One reason, as many critics have pointed out, raising taxes simply gives the government more money, and so the politicians and bureaucrats are likely to react by raising expenditures still further. Parkinson said it all in his famous "Law": "Expenditures rise to meet income." If the government is willing to have, say, a 20% deficit, it will handle high revenues by raising spending still more to maintain the same proportion of deficit.
But even apart from this shrewd judgment in political psychology, why should anyone believe that a tax is better than a higher price? It is true that inflation is a form of taxation, in which the government and other early receivers of new money are able to expropriate the members of the public whose income rises later in the process of inflation. But, at least with inflation, people are still reaping some of the benefits of exchange. If bread rises to $10 a loaf, this is unfortunate, but at least you can still eat the bread. But if taxes go up, your money is expropriated for the benefit of politicians and bureaucrats, and you are left with no service or benefit. The only result is that the producers' money is confiscated for the benefit of a bureaucracy that adds insult to injury by using part of that confiscated money to push the public around.
No, the only sound cure for deficits is a simple but virtually unmentioned one: cut the federal budget. How and where? Anywhere and everywhere.
Myth 4: Every time the Fed tightens the money supply, interest rates rise (or fall); every time the Fed expands the money supply, interest rates rise (or fall).
The financial press now knows enough economics to watch weekly money supply figures like hawks; but they inevitably interpret these figures in a chaotic fashion. If the money supply rises, this is interpreted as lowering interest rates and inflationary; it is also interpreted, often in the very same article, as raising interest rates. And vice versa. If the Fed tightens the growth of money, it is interpreted as both raising interest rates and lowering them. Sometimes it seems that all Fed actions, no matter how contradictory, must result in raising interest rates. Clearly something is very wrong here.
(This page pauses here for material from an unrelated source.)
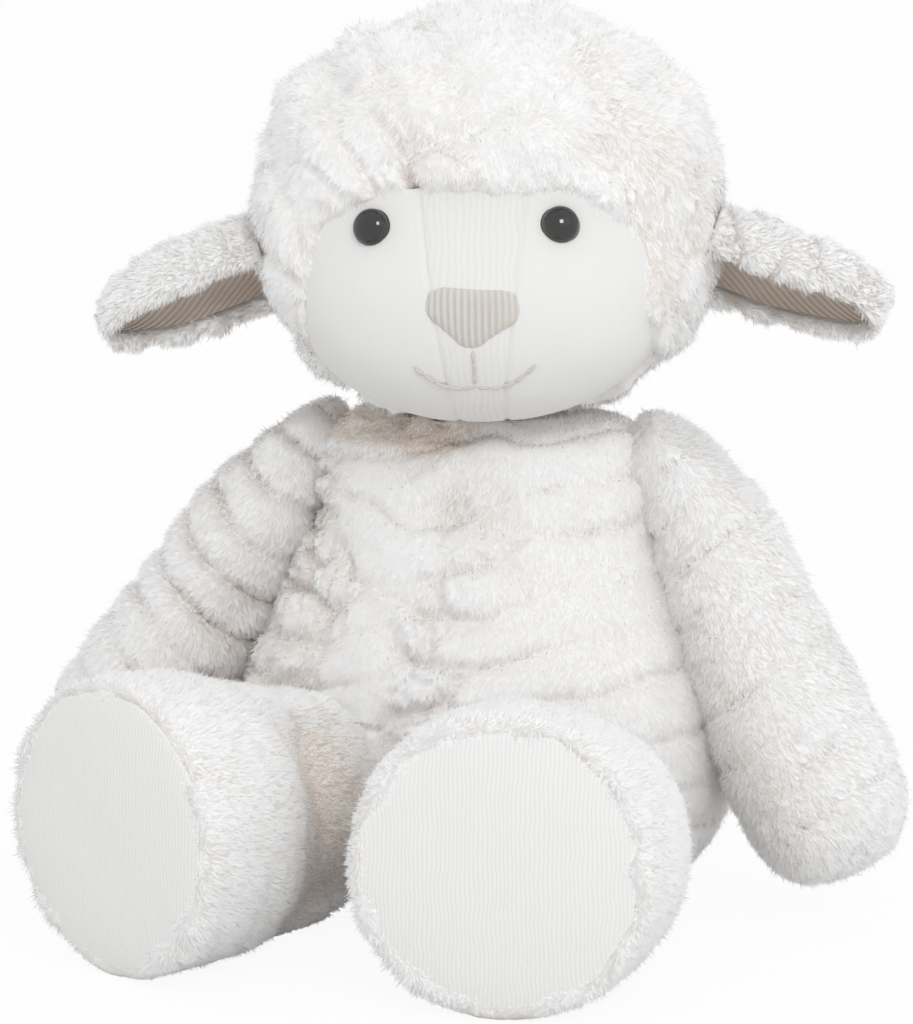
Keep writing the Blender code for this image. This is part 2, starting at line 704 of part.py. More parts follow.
def ear_grid(side, inner, outer):
    """Rows of matching points on the inside and outside of a cupped leaf."""
    droop = math.radians(EAR_DROOP_DEG)
    along = Vector((side * math.cos(droop), 0, -math.sin(droop)))
    tilt = math.radians(EAR_OPEN_DEG)
    back = Vector((0, math.cos(tilt), math.sin(tilt)))
    back = (back - along * back.dot(along)).normalized()
    across = along.cross(back) * side
    wrap = math.radians(EAR_WRAP_DEG)
    rows = []
    for k in range(EAR_ROWS + 1):
        share = k / EAR_ROWS
        (cup,) = through(EAR_ROW_SHARES, share)
        cup = cup * EAR_CUP_RADIUS
        centre = along * (share * EAR_LENGTH)
        row = []
        for j in range(EAR_ARC_STEPS + 1):
            a = wrap * (2 * j / EAR_ARC_STEPS - 1)
            ray = back * math.cos(a) + across * math.sin(a)
            row.append((centre + ray * (cup + inner), centre + ray * (cup + outer)))
        rows.append(row)
    return rows


def curved_plate(name, rows, parent, cloth):
    """A closed plate from rows of (inside, outside) points."""
    bm = bmesh.new()
    grid = [[[bm.verts.new(p) for p in pair] for pair in row] for row in rows]
    last_row, last_column = len(grid) - 1, len(grid[0]) - 1
    for i in range(last_row):
        for j in range(last_column):
            for face in (0, 1):
                quad = (grid[i][j], grid[i + 1][j], grid[i + 1][j + 1], grid[i][j + 1])
                bm.faces.new([corner[face] for corner in quad])
    for i in range(last_row):
        for j in (0, last_column):
            a, b = grid[i][j], grid[i + 1][j]
            bm.faces.new((a[0], a[1], b[1], b[0]))
    for j in range(last_column):
        for i in (0, last_row):
            a, b = grid[i][j], grid[i][j + 1]
            bm.faces.new((a[0], a[1], b[1], b[0]))
    return new_object(name, bm, parent, cloth)


def make_ear(name, side, root, wool, rib):
    start = KNIT + GAP
    cover = curved_plate(f"ear_cover_{name}", ear_grid(side, start, start + PLUSH), root, wool)
    boolean(cover, ball(f"ear_{name}_ball", EAR_BALL_RADIUS, parent=root), "UNION")
    lining = curved_plate(f"ear_lining_{name}", ear_grid(side, 0, KNIT), root, rib)
    boolean(lining, socket(f"ear_{name}_ball_gap", EAR_BALL_RADIUS + GAP, Vector(), root))


# Arms, legs and tail

def round_end(radius, way, u, v):
    """The rows of a limb's ball, from its far pole to its widest ring."""
    rows = [(way * -radius, Vector(), Vector())]
    for k in range(1, BALL_RINGS + 1):
        a = math.pi / 2 * k / BALL_RINGS
        rows.append((way * -radius * math.cos(a), u * radius * math.sin(a), v * radius * math.sin(a)))
    return rows


def tapered_rows(table, count, ball_radius, length, thickest, inset):
    """A limb along local -Y from its ball, its thickness read from a table."""
    way, u, v = Vector((0, -1, 0)), Vector((1, 0, 0)), Vector((0, 0, 1))
    rows = round_end(ball_radius - inset, way, u, v)
    waist = (ball_radius - inset) * math.sin(math.radians(ROOT_WAIST_DEG))
    rows.append((way * (ball_radius - inset) * math.cos(math.radians(ROOT_WAIST_DEG)), u * waist, v * waist))
    for k in range(1, count + 1):
        share = 1 - (1 - k / count) ** 1.35
        (thick,) = through(table, share)
        radius = max(thick * thickest - inset, 0)
        centre = way * share * (length - inset)
        if k == count:
            rows.append((centre, Vector(), Vector()))
        elif radius > inset / 2:
            rows.append((centre, u * radius, v * radius))
    return rows


def make_arms(plush, filling):
    for name, side in SIDES:
        turn = Vector((0, -1, 0)).rotation_difference(arm_direction(side))
        root = pivot(f"arm_{name}_pivot", shoulder_place(side), turn)
        size = (ARM_ROW_SHARES, ARM_ROWS, ARM_BALL_RADIUS, ARM_LENGTH, ARM_THICKEST)
        cover = loft(f"arm_cover_{name}", tapered_rows(*size, 0), LIMB_SIDES, root, plush)
        boolean(cover, loft(f"arm_hollow_{name}", tapered_rows(*size, PLUSH), LIMB_SIDES, root))
        u, v = Vector((ARM_OPENING_RADIUS, 0, 0)), Vector((0, 0, ARM_OPENING_RADIUS))
        ends = Vector((0, ARM_BALL_RADIUS + OVERRUN, 0)), Vector((0, ARM_BALL_RADIUS - PLUSH * 1.5, 0))
        boolean(cover, loft(f"arm_opening_{name}", [(ends[0], u, v), (ends[1], u, v)], LIMB_SIDES, root))
        loft(f"arm_stuffing_{name}", tapered_rows(*size, PLUSH + GAP), LIMB_SIDES, root, filling)


def leg_rows(inset):
    """A leg along local -Y: a ball at the hip that swells into a foot standing on the floor."""
    way, u, v = Vector((0, -1, 0)), Vector((1, 0, 0)), Vector((0, 0, 1))
    rows = round_end(LEG_BALL_RADIUS - inset, way, u, v)
    drop = HIP_HEIGHT + FLOOR_FLAT
    for k in range(1, LEG_ROWS + 1):
        share = k / LEG_ROWS
        swell = math.sin(share * math.pi / 2)
        wide = LEG_BALL_RADIUS + (FOOT_HALF_WIDTH - LEG_BALL_RADIUS) * swell
        tall = LEG_BALL_RADIUS + (FOOT_HALF_HEIGHT - LEG_BALL_RADIUS) * swell
        rise = (FOOT_HALF_HEIGHT - drop) * swell
        centre = way * share * (LEG_LENGTH - FOOT_EDGE_ROUND) + v * rise
        rows.append((centre, u * (wide - inset), v * (tall - inset)))
    return rows


def leg_cover_rows():
    rows = leg_rows(0)
    centre, u, v = rows[-1]
    for k in (1, 2):
        a = math.pi / 2 * k / 2
        narrow = FOOT_EDGE_ROUND * (1 - math.cos(a))
        ahead = Vector((0, -FOOT_EDGE_ROUND * math.sin(a), 0))
        rows.append((centre + ahead, u * (1 - narrow / u.length), v * (1 - narrow / v.length)))
    return rows


def dome_rows(inset, back, edge, bulge):
    """A foot's domed front: a round plug from behind the foot's mouth, then the dome itself."""
    way = Vector((0, -1, 0))
    centre, u, v = leg_rows(inset)[-1]
    centre = Vector((0, -LEG_LENGTH, centre.z))
    rows = [(centre + way * back, u, v), (centre + way * edge, u, v)]
    for k in range(1, 4):
        a = math.pi / 2 * k / 4
        rows.append((centre + way * (edge + bulge * math.sin(a)), u * math.cos(a), v * math.cos(a)))
    rows.append((centre + way * (edge + bulge), Vector(), Vector()))
    return rows


def make_legs(plush, filling, knit):
    reach = 2 * (LEG_LENGTH + FOOT_HALF_WIDTH)
    for name, side in SIDES:
        turn = Vector((0, -1, 0)).rotation_difference(leg_direction(name, side))
        root = pivot(f"leg_{name}_pivot", hip_place(side), turn)
        cover = loft(f"leg_cover_{name}", leg_cover_rows(), LIMB_SIDES, root, plush)
        low = Vector((-reach, -reach, -HIP_HEIGHT - reach))
        boolean(cover, block(f"leg_{name}_floor", low, Vector((reach, reach, -HIP_HEIGHT)), root))
        centre, u, v = leg_rows(PLUSH)[-1]
        mouth = [(centre + Vector((0, -FOOT_EDGE_ROUND - OVERRUN, 0)), u, v)]
        boolean(cover, loft(f"leg_hollow_{name}", leg_rows(PLUSH) + mouth, LIMB_SIDES, root))
        sole = loft(f"sole_{name}", dome_rows(FOOT_EDGE_ROUND, GAP, GAP + KNIT, SOLE_BULGE),
                    LIMB_SIDES, root, knit)
        boolean(sole, loft(f"sole_bed_{name}", dome_rows(PLUSH, -OVERRUN, GAP, SOLE_BULGE),
                           LIMB_SIDES, root))
        filled = leg_rows(PLUSH + GAP)[:-1]
        filled += dome_rows(PLUSH + GAP, -FOOT_EDGE_ROUND, -GAP, SOLE_BULGE)
        loft(f"leg_stuffing_{name}", filled, LIMB_SIDES, root, filling)


def make_tail(plush, filling):
    hang = math.radians(TAIL_HANG_DEG)
    turn = Vector((0, -1, 0)).rotation_difference(Vector((0, math.cos(hang), -math.sin(hang))))
    root = pivot("tail_pivot", tail_place(), turn)
    size = (TAIL_ROW_SHARES, TAIL_ROWS, TAIL_BALL_RADIUS, TAIL_LENGTH, TAIL_THICKEST)
    cover = loft("tail_cover", tapered_rows(*size, 0), TAIL_SIDES, root, plush)
    boolean(cover, loft("tail_hollow", tapered_rows(*size, TAIL_CLOTH), TAIL_SIDES, root))
    u, v = Vector((TAIL_OPENING_RADIUS, 0, 0)), Vector((0, 0, TAIL_OPENING_RADIUS))
    ends = Vector((0, TAIL_BALL_RADIUS + OVERRUN, 0)), Vector((0, TAIL_BALL_RADIUS - TAIL_CLOTH * 1.5, 0))
    boolean(cover, loft("tail_opening", [(ends[0], u, v), (ends[1], u, v)], TAIL_SIDES, root))
    loft("tail_stuffing", tapered_rows(*size, TAIL_CLOTH + GAP), TAIL_SIDES, root, filling)


def main():
    clear_scene()
    plush = material("white_plush", (0.84, 0.83, 0.81), 0.95)
    wool = material("white_wool", (0.86, 0.85, 0.83), 0.95)
    knit = material("cream_ribbed_cloth", (0.84, 0.82, 0.79), 0.9)
    rib = material("beige_ribbed_cloth", (0.60, 0.53, 0.46), 0.9)
    filling = material("polyester_fibre", (0.9, 0.9, 0.9), 1.0)
    bag_cloth = material("pellet_bag_cloth", (0.75, 0.73, 0.68), 0.9)
    thread = material("thread", (0.62, 0.57, 0.52), 0.8)
    black = material("black_plastic", (0.02, 0.018, 0.016), 0.15)
    washer_plastic = material("washer_plastic", (0.8, 0.8, 0.78), 0.5)
    make_torso(plush, filling, bag_cloth, thread)
    make_head(wool, knit, rib, filling, thread, black, washer_plastic)
    make_arms(plush, filling)
    make_legs(plush, filling, knit)
    make_tail(plush, filling)
    bpy.context.view_layer.update()


main()
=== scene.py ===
# %% [markdown]
# # A plush sheep, dressed over its solid model
# The solid model already holds every piece of the toy at its real size: covers, filling, eyes, seams.
# This notebook gives those pieces their cloth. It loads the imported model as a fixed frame, builds each
# soft cover again as a fine surface with its puffs and creases, grows the pile on it, and sets the
# camera and lamps. Everything is in metres, in the frame of the solid model, so that each piece of cloth
# lies on the joint that moves it.

import math
from itertools import product

import bpy
import numpy as np
from mathutils import Matrix, Quaternion, Vector


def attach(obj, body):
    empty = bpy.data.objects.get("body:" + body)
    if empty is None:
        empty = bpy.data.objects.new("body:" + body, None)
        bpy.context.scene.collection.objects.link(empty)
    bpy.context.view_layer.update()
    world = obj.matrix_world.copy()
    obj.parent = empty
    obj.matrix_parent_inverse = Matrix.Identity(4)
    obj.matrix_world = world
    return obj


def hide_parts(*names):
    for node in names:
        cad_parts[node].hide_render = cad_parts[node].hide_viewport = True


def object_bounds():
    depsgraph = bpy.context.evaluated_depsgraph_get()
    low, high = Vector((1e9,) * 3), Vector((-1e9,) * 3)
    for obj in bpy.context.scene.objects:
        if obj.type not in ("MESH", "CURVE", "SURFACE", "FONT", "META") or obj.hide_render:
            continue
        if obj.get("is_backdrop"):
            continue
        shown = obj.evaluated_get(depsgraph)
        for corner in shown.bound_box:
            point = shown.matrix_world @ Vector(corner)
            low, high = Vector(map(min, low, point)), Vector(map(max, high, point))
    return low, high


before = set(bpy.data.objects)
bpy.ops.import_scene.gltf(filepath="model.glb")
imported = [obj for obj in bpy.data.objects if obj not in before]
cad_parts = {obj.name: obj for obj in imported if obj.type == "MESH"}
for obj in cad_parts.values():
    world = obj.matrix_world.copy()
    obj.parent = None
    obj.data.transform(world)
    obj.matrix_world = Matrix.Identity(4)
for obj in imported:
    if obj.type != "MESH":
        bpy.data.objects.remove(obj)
cad_low, cad_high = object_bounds()
MM = 0.001
print("pieces in the solid model:", len(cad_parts))

# %% [markdown]
# ## Camera and light
# The toy sits on a white surface in front of a white wall, lit softly from all sides. One way is a
# single lamp, which leaves hard shadows between the tufts. A white world is nearer to a photographer's
# tent: the pile stays soft and its creases stay open, and their warm tan is painted shade in the
# cloth's colours. A large faint lamp and a smaller, stronger one stand at the toy's left, and the
# smaller one makes the highlight in the eyes.

# %% Camera
PHOTO_HEIGHT = 1024


def camera_at(azimuth, elevation, distance, target, lens, shift):
    """A camera aimed at its target, with its angles in degrees and the azimuth from straight in front."""
    azimuth, elevation = math.radians(azimuth), math.radians(elevation)
    level = math.cos(elevation)
    back = Vector((math.sin(azimuth) * level, -math.cos(azimuth) * level, math.sin(elevation)))
    camera = bpy.data.objects.new("camera", bpy.data.cameras.new("camera"))
    bpy.context.scene.collection.objects.link(camera)
    camera.location = Vector(target) + back * distance
    camera.rotation_euler = back.to_track_quat("Z", "Y").to_euler()
    camera.data.lens = lens
    camera.data.sensor_width = 36
    camera.data.shift_x, camera.data.shift_y = shift
    bpy.context.scene.camera = camera
    print("camera at", [round(value, 3) for value in camera.location])


camera_at(
    azimuth=18, elevation=9.5, distance=1.300, target=(0, -0.030, 0.150), lens=140.6,
    shift=(-5.9 / PHOTO_HEIGHT, -63.4 / PHOTO_HEIGHT),
)

# %% Lamps
def soft_lamp(name, place, aim, size, power):
    """A square lamp of this size in metres and power in watts."""
    lamp = bpy.data.lights.new(name, "AREA")
    lamp.shape = "SQUARE"
    lamp.size = size
    lamp.energy = power
    thing = bpy.data.objects.new(name, lamp)
    bpy.context.scene.collection.objects.link(thing)
    thing.location = place
    thing.rotation_euler = (Vector(place) - Vector(aim)).to_track_quat("Z", "Y").to_euler()


soft_lamp("window", place=(1.1, -0.75, 1.0), aim=(0, 0, 0.14), size=0.9, power=0.6)
soft_lamp("spark", place=(0.85, -1.25, 1.15), aim=(0, 0, 0.2), size=0.45, power=6.5)
print("lamps:", len(bpy.data.lights))

# %% World and floor
def maths(tree, operation, *values):
    """The result of a math node, fed by numbers or by what other nodes give."""
    node = tree.nodes.new("ShaderNodeMath")
    node.operation = operation
    for socket, value in zip(node.inputs, values):
        if isinstance(value, bpy.types.NodeSocket):
            tree.links.new(value, socket)
        else:
            socket.default_value = value
    return node.outputs[0]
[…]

The problem is that, as in the case of price levels, there are several causal factors operating on interest rates and in different directions. If the Fed expands the money supply, it does so by generating more bank reserves and thereby expanding the supply of bank credit and bank deposits. The expansion of credit necessarily means an increased supply in the credit market and hence a lowering of the price of credit, or the rate of interest. On the other hand, if the Fed restricts the supply of credit and the growth of the money supply, this means that the supply in the credit market declines, and this should mean a rise in interest rates.
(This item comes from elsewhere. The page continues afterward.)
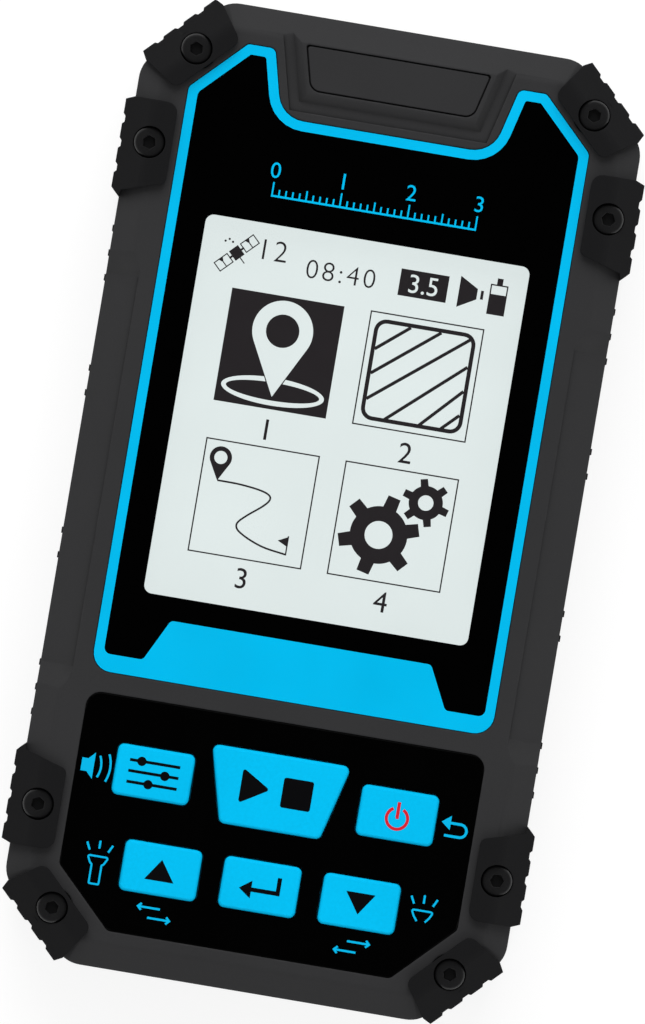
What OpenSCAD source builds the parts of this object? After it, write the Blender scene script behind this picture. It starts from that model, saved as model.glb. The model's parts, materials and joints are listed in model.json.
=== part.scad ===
// Handheld satellite land area meter, lying on its back with the display facing up.
// Origin: centre of the outline, on the plane of the rear bumper pads. +Z out of the display,
// +Y towards the antenna end, +X to the right of a reader. Sizes are in millimetres.

// The width and the length follow from the screen, the keypad and the borders round them.

/* [Housing] */
// Depth from the rear face to the front face
body_d = 25; // [24.5:0.5:28]
// Length cut off each corner, along either side
corner_cut = 11; // [10:0.25:12]
// Radius of the upright edges beside the corner cuts
corner_r = 4.7; // [3:0.1:6]
// Width of the slope along the sides
bevel_side = 3.6; // [3:0.1:4.2]
// Width of the slope along the two ends
bevel_end = 3.8; // [3:0.1:4.4]
// Width of the slope along the corner cuts
bevel_corner = 3.8; // [3:0.1:4.2]
// How far the slopes fall below the faces
bevel_drop = 2.6; // [2:0.1:2.8]
// Radius of the fold between a face and its slopes
fold_r = 1.5; // [0.6:0.1:3]
// Thickness of the side, end and rear walls
wall = 2.4; // [2.2:0.1:2.8]
// Thickness of the front wall, which carries the lens and the keys
front_wall = 2.9; // [2.7:0.1:3.2]
// Height of the parting plane above the rear face
parting_h = 15.3; // [15.2:0.1:16]
// Depth and height of the shadow line at the parting plane
reveal = 0.3; // [0.2:0.05:0.5]

/* [Grip] */
// Length of the thumb recess in each long side
grip_l = 63.8; // [50:0.1:65]
// Distance of the recess's centre above the middle of the housing
grip_up = 0.5; // [-1:0.1:1]
// Distance of the recess's inner edge from the side
grip_in = 4.85; // [4.2:0.05:5.2]
// Depth of the step at the recess's inner edge
grip_step = 0.35; // [0.2:0.05:0.6]
// How much deeper than the slope the recess ends at the side
grip_extra = 1.1; // [0.6:0.1:1.6]
// Length of the ramp at each end of the recess
grip_ramp = 3.2; // [1.5:0.1:5]
// Width of one grip rib
rib_w = 0.9; // [0.6:0.1:1.2]
// Height of a grip rib above the side
rib_h = 0.2; // [0.1:0.05:0.3]
// Distance from rib to rib in a group
rib_pitch = 3.65; // [3:0.05:4]
// Distance of the end groups of ribs from the middle
rib_end_y = 32.1; // [28:0.1:33]
// Half the distance between the two inner groups of ribs
rib_mid_y = 12; // [10:0.1:16]
// Distance of the inner groups' centre above the middle
rib_mid_up = 1.25; // [0:0.05:2]

/* [Antenna hump] */
// Height of the hump's plateau above the front face
hump_h = 0.25; // [0.2:0.05:0.5]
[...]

And this is precisely what happens in the first decade or two of chronic inflation. Fed expansion lowers interest rates; Fed tightening raises them. But after this period, the public and the market begin to catch on to what is happening. They begin to realize that inflation is chronic because of the systemic expansion of the money supply. When they realize this fact of life, they will also realize that inflation wipes out the creditor for the benefit of the debtor. Thus, if someone grants a loan at five percent for one year, and there is seven percent inflation for that year, the creditor loses, not gains. He loses two percent, since he gets paid back in dollars that are now worth seven percent less in purchasing power. Correspondingly, the debtor gains by inflation. As creditors begin to catch on, they place an inflation premium on the interest rate, and debtors will be willing to pay it. Hence, in the long-run anything which fuels the expectations of inflation will raise inflation premiums on interest rates; and anything which dampens those expectations will lower those premiums. Therefore, a Fed tightening will now tend to dampen inflationary expectations and lower interest rates; a Fed expansion will whip up those expectations again and raise them. There are two, opposite causal chains at work. And so Fed expansion or contraction can either raise or lower interest rates, depending on which causal chain is stronger.
Which will be stronger? There is no way to know for sure. In the early decades of inflation, there is no inflation premium; in the later decades, such as we are now in, there is. The relative strength and reaction times depend on the subjective expectations of the public, and these cannot be forecast with certainty. And this is one reason why economic forecasts can never be made with certainty.